Agency and disbursements: how agents should account for VAT - Section 47 of the VAT Act 1994: Section 47(1)
47. Agents, etc
47(1) Where -
(a) goods are acquired from another member State by a person who is not a taxable person and a taxable person acts in relation to the acquisition, and then supplies as agent for the person by whom they are so acquired; or
(b) goods are imported from a place outside the member States by a taxable person who supplies them as agent for a person who is not a taxable person,
then, if the taxable person acts in relation to the supply in his own name, the goods shall be treated for the purposes of this Act as acquired and supplied or, as the case may be, imported and supplied by the taxable person as principal.
This provision can avoid the need for overseas traders to register for UK VAT when they send goods to the UK for disposal on their behalf by an agent. If the agent acts in his own name (that is, if he issues an invoice for the goods in his own name), he is treated as a principal in the import or acquisition and supply of the overseas goods. This provision was amended and made mandatory from 1 June 1995 as part of the general changes in the treatment of goods supplied through agents. Before that date, the provision only applied if the agent wished to be treated as the principal.
As a principal under section 47(1), the agent must account for VAT when he sells the goods on to the UK customer in his own name, but can recover as input tax, the VAT paid at importation or acquisition, subject to the normal rules.
If the UK agent chooses not to act in his own name but stands back from the transaction between his principal and the customer in the UK, the overseas principal remains the importer or acquirer of the goods and makes the onward supply in the UK. The overseas business is then liable to register for VAT here if the value of its supplies and acquisitions exceeds the registration threshold.

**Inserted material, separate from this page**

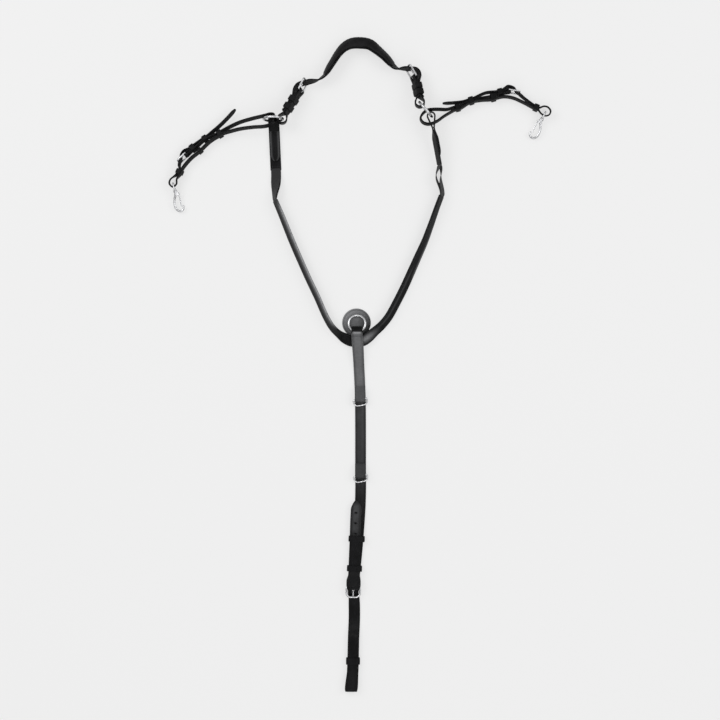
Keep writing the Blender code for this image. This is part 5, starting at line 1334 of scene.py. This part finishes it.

If the agent is treated as a principal under section 47(1), any VAT charged on its own services is not recoverable by the overseas business. Some agents may therefore wish to disguise their commission as a mark-up on the goods and thus pass this charge on to the UK third party instead. If an agent really has decided to become a principal, this is legitimate. But you should check, by examination of the agreement, that the reality of the situation has actually changed: does the agent now own the goods which previously would have belonged to his overseas principal?